What needs to be done
Give back, unchanged, the line with "screws = at_legs(foot_screw(glide_rim))", the line with "obj.parent = None", and every line between them, and no other line.

━━━━━━━━━━━━━━━━━━━━━━━━━━━━━━

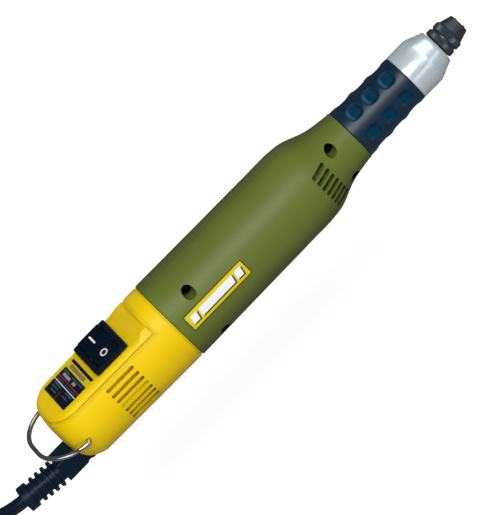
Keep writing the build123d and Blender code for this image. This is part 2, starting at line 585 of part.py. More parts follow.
chuck_body = turned([
    (CHUCK_BACK, KNURL_ROOT - 0.25), (0.85, KNURL_ROOT), (2.9, KNURL_ROOT),
    (3.15, KNURL_ROOT - 0.25), (3.15, 5.45), (3.9, 5.45), (3.9, 4.22), (4.7, 4.22), (4.7, 3.8),
    (5.2, 3.8), (5.2, 4.22), (7.2, 4.22), (8.9, cone_r(8.9) - 0.12), (8.9, SHANK_R),
    (STEM_BACK, SHANK_R), (STEM_BACK, STEM_R), (CHUCK_BACK, STEM_R)])
for hole in around(3, jaw_rod(JAW_R + 0.06, 4.6, 14.0)):
    chuck_body -= hole
save(chuck_body, "chuck_body")
save(turned([
    (4.0, 4.32), (4.0, CHUCK_R - 0.2), (4.2, CHUCK_R), (6.6, CHUCK_R), (7.0, 5.6), (7.2, 5.3),
    (11.55, 3.98), (CHUCK_TIP, 3.75), (CHUCK_TIP, MOUTH_R), (7.4, cone_r(7.4)), (6.6, 5.1),
    (5.3, 5.15), (4.66, 5.15), (4.66, 4.32)]), "chuck_sleeve")
save(ring(4.74, 5.16, 3.86, 4.95) - block(4, 6, -1.2, 1.2, 2, 6), "chuck_retaining_ring")

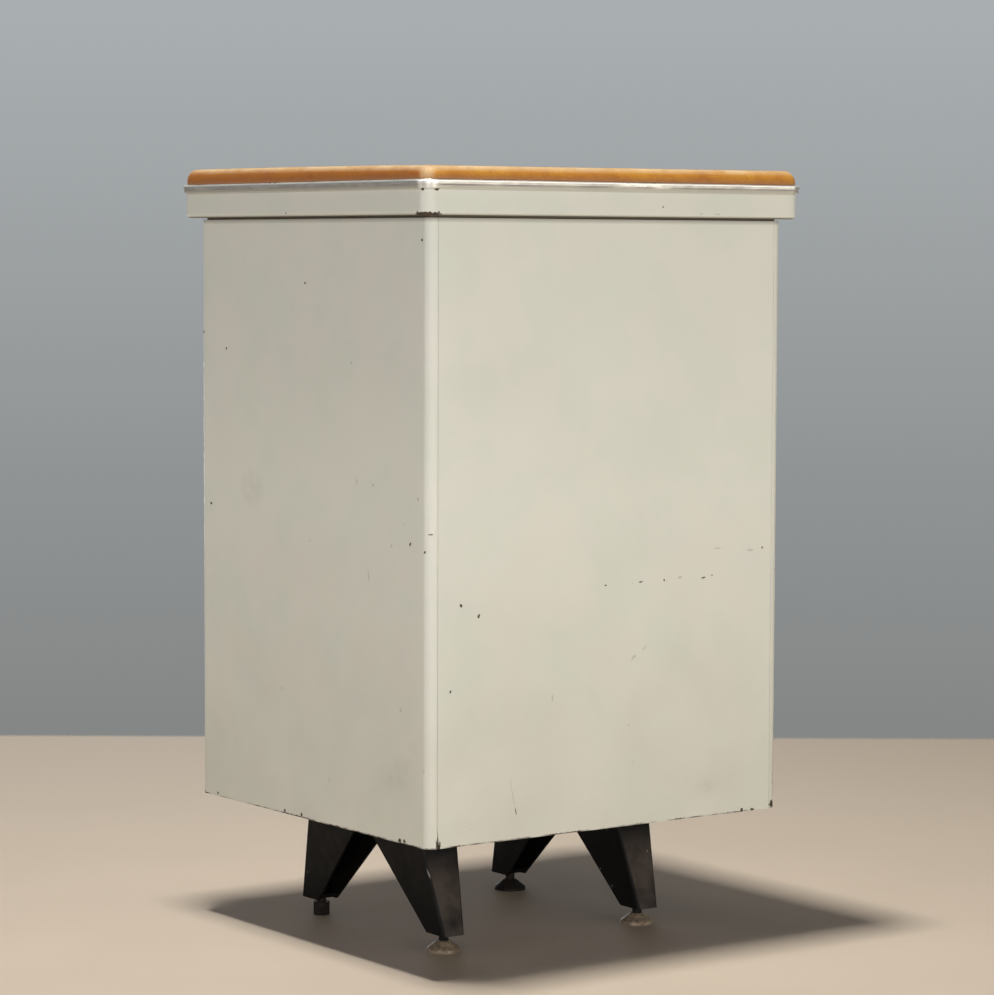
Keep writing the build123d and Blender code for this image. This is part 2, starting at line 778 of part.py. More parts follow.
def drawer_rail():
    """Right-hand channel on the tray's side that slides in its runner."""
    half = runner_height / 2 - sheet - runner_play
    y0 = rear_of_front + rail_inset
    y1 = tray_back - rail_inset
    tip = opening_side - rail_clear
    rail = block(tray_side, tip, y0, y1, runner_z - half, runner_z + half)
    return rail - block(
        tray_side + sheet, tip + sheet,
        y0 - sheet, y1 + sheet,
        runner_z - half + sheet, runner_z + half - sheet,
    )


def runner():
    """Right-hand runner: its web is welded to the stile's lip, its flanges hold the drawer rail."""
    y0 = runner_front
    y1 = runner_back
    half = runner_height / 2
    web = runner_web + sheet
    track = block(runner_web, web, y0, y1, runner_z - half, runner_z + half)
    for z in (runner_z - half, runner_z + half - sheet):
        track += block(web - runner_flange, web, rear_of_front + sheet, y1, z, z + sheet)
    return track


def runner_brackets():
    """Short tubes between the runners and the side walls."""
    low = runner_z - bracket_height / 2
    high = runner_z + bracket_height / 2
    brackets = []
    for y in (runner_front + bracket_inset, runner_back - bracket_inset):
        start = y - bracket_length / 2
        end = y + bracket_length / 2
        tube = block(runner_web + sheet, inner_side, start, end, low, high)
        tube -= block(
            runner_web + 2 * sheet, inner_side - sheet, start - sheet, end + sheet, low + sheet, high - sheet
        )
        brackets += both_sides(tube)
    return group(brackets)


def strip_places():
    """Centre lines of the shelf strips on each side wall."""
    return (rear_of_front + strip_inset, inner_back - strip_inset)


def shelf_strips():
    """Slotted channels on the side walls that the shelf clips hang in."""
    strips = []
    for y in strip_places():
        y0 = y - strip_width / 2
        y1 = y + strip_width / 2
        strip = block(strip_face, inner_side, y0, y1, strip_bottom, strip_top)
        strip -= block(
            strip_face + sheet, inner_side + sheet,
            y0 + sheet, y1 - sheet,
            strip_bottom - sheet, strip_top + sheet,
        )
        for number in range(slot_count):
            z = first_slot + number * slot_pitch
            strip -= block(
                strip_face - sheet, strip_face + 2 * sheet,
                y - slot_width / 2, y + slot_width / 2,
                z - slot_height / 2, z + slot_height / 2,
            )
        strips += both_sides(strip)
    return group(strips)


def shelf_clips():
    """Clips hooked in the strips, their tongues under the shelf."""
    low = shelf_bottom - clip_thickness
    clips = []
    for y in strip_places():
        y0 = y - clip_width / 2
        y1 = y + clip_width / 2
        clip = block(strip_face - clip_reach, strip_face + sheet + clip_hook, y0, y1, low, shelf_bottom)
        clip += block(strip_face - clip_thickness, strip_face, y0, y1, low - clip_back, low)
        clips += both_sides(clip)
    return group(clips)


def shelf():
    """Shelf with its edges turned down on to the clips."""
    half = strip_face - shelf_gap
    y0 = rear_of_front + shelf_setback
    y1 = inner_back - sheet - shelf_gap
    top = shelf_bottom + shelf_flange
    board = block(-half, half, y0, y1, shelf_bottom, top)
    return board - block(
        -half + sheet, half - sheet, y0 + sheet, y1 - sheet, shelf_bottom - sheet, top - sheet
    )


def cabinet():
    """Every node of the cabinet by name."""
    nodes = {
        "back_panel": back_panel(),
        "base_pan": base_pan(),
        "base_pan_edges": base_pan_edges(),
        "top_pan": top_pan(),
        "top_rail": channel_rail(drawer_opening_top, top_rail_height, front_depth),
        "middle_rail": middle_rail(),
        "bottom_rail": bottom_rail(),
        "lid_apron": lid_apron(),
        "lid_board": lid_board(),
        "lid_trim": lid_trim(),
        "lid_cover": lid_cover(),
        "lid_screws": lid_screws(),
        "leg_plate_left": leg_plate(-leg_x),
        "leg_plate_right": leg_plate(leg_x),
        "leg_bolts": leg_bolts(),
        "leg_nuts": leg_nuts(),
        "foot_plates": group(at_legs(foot_plate()).values()),
        "runner_brackets": runner_brackets(),
        "shelf_strips": shelf_strips(),
        "shelf_clips": shelf_clips(),
        "shelf": shelf(),
        "door_pins": door_pins(),
        "door_washer": door_washer(),
        "door_stops": door_stops(),
        "door_bumpers": door_bumpers(),
        "door_skin": door_skin(),
        "door_liner": door_liner(),
        "door_pull": door_pull_place() * pull(),
        "door_pull_rivets": door_pull_place() * pull_rivets(),
        "lock_case": lock_case(),
        "lock_nut": lock_nut(),
        "lock_barrel": lock_barrel(),
        "lock_cam": lock_cam(),
        "cam_screw": cam_screw(),
        "drawer_front": drawer_front(),
        "drawer_liner": front_liner(middle_rail_top + front_gap, drawer_opening_top - front_gap),
        "drawer_floor": drawer_floor(),
        "drawer_inner_front": drawer_end(rear_of_front, 1),
        "drawer_back": drawer_end(tray_back, -1),
        "drawer_pull": drawer_pull_place() * pull(),
        "drawer_pull_rivets": drawer_pull_place() * pull_rivets(),
    }
    pairs = {
        "side_panel": side_panel(),
        "runner": runner(),
        "drawer_side": drawer_side(),
        "drawer_rail": drawer_rail(),
    }
    for name, right in pairs.items():
        nodes[f"{name}_right"] = right
        nodes[f"{name}_left"] = mirror(right, about=Plane.YZ)
    for place, shape in at_legs(leg()).items():
        nodes[f"leg_{place}"] = shape
    screws = at_legs(foot_screw(glide_rim))
    screws[bare_foot] = at_legs(bare_foot_screw())[bare_foot]
    for place, shape in screws.items():
        nodes[f"foot_screw_{place}"] = shape
    for place, shape in at_legs(glide()).items():
        if place != bare_foot:
            nodes[f"glide_{place}"] = shape
    return nodes


os.makedirs("parts", exist_ok=True)
for node, shape in cabinet().items():
    export_step(shape, f"parts/{node}.step")
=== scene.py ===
import bpy
import bmesh
import json
import math
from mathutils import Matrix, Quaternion, Vector, noise

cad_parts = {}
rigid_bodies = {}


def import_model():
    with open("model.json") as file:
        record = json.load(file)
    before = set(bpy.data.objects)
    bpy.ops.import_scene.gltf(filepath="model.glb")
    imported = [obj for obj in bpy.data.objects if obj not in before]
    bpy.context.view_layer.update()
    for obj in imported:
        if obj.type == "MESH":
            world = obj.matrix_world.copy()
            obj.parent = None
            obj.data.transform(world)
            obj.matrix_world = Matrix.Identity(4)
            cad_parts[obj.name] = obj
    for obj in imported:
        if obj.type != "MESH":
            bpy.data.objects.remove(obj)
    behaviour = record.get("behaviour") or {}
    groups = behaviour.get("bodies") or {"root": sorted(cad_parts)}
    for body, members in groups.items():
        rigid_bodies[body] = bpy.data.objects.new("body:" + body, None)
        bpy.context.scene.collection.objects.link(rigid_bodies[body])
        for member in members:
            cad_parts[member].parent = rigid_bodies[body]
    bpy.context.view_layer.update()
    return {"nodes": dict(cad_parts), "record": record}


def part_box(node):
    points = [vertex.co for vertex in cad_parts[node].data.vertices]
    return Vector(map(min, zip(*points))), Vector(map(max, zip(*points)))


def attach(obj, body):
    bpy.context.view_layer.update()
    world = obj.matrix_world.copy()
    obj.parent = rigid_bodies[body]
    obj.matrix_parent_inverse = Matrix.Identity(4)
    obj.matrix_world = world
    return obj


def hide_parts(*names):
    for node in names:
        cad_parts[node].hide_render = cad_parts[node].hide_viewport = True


# start from an empty file, so that only the frame and what is made below is in it
for left in list(bpy.data.objects):
    bpy.data.objects.remove(left)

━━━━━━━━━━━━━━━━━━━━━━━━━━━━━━

Response below
    screws = at_legs(foot_screw(glide_rim))
    screws[bare_foot] = at_legs(bare_foot_screw())[bare_foot]
    for place, shape in screws.items():
        nodes[f"foot_screw_{place}"] = shape
    for place, shape in at_legs(glide()).items():
        if place != bare_foot:
            nodes[f"glide_{place}"] = shape
    return nodes


os.makedirs("parts", exist_ok=True)
for node, shape in cabinet().items():
    export_step(shape, f"parts/{node}.step")
=== scene.py ===
import bpy
import bmesh
import json
import math
from mathutils import Matrix, Quaternion, Vector, noise

cad_parts = {}
rigid_bodies = {}


def import_model():
    with open("model.json") as file:
        record = json.load(file)
    before = set(bpy.data.objects)
    bpy.ops.import_scene.gltf(filepath="model.glb")
    imported = [obj for obj in bpy.data.objects if obj not in before]
    bpy.context.view_layer.update()
    for obj in imported:
        if obj.type == "MESH":
            world = obj.matrix_world.copy()
            obj.parent = None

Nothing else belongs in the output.